What Kinds of Functions do Neural Networks Learn? Theory and Practical Applications

Event Details

Date
Thursday, April 4, 2024
Time
1 p.m.
Location
Description

Everyone is invited to the weekly machine learning lunch meetings, where our faculty members from Computer Science, Statistics, ECE, and other departments will discuss their latest groundbreaking research in machine learning. This is an opportunity to network with faculty and fellow researchers while learning about the cutting-edge research being conducted at our university. See https://sites.google.com/view/wiscmllm/home for more information.

Speaker: Rob Nowak (ECE)

Abstract: This talk presents a theory that characterizes the types of functions neural networks learn from data, detailing the properties of these functions, solution uniqueness, and bounds on network widths. It highlights the impact of skip connections, low-rank weight matrices, and sparsity in learned representations. Additionally, the framework provides new insights on multi-task learning, underscoring the regularization benefits of incorporating multiple tasks as well as leading to novel methods for network compression.
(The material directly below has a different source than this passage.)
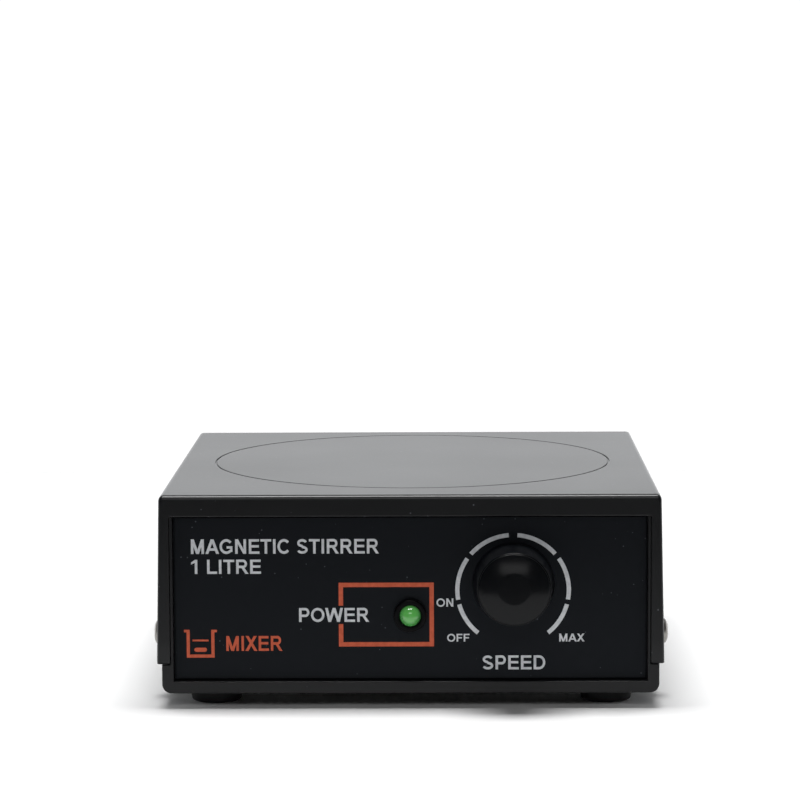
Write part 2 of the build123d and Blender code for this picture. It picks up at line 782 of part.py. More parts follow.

The theory also has implications for improving implicit neural representations, where multi-layer neural networks are used to represent a continuous signal, image or 3D scene. This exploration connects theoretical insights with practical advancements, offering a new view of neural network capabilities and future research directions.

This talk is based on joint work with Julia Nakhleh, Rahul Parhi, Joe Shenouda, and Liu Yang.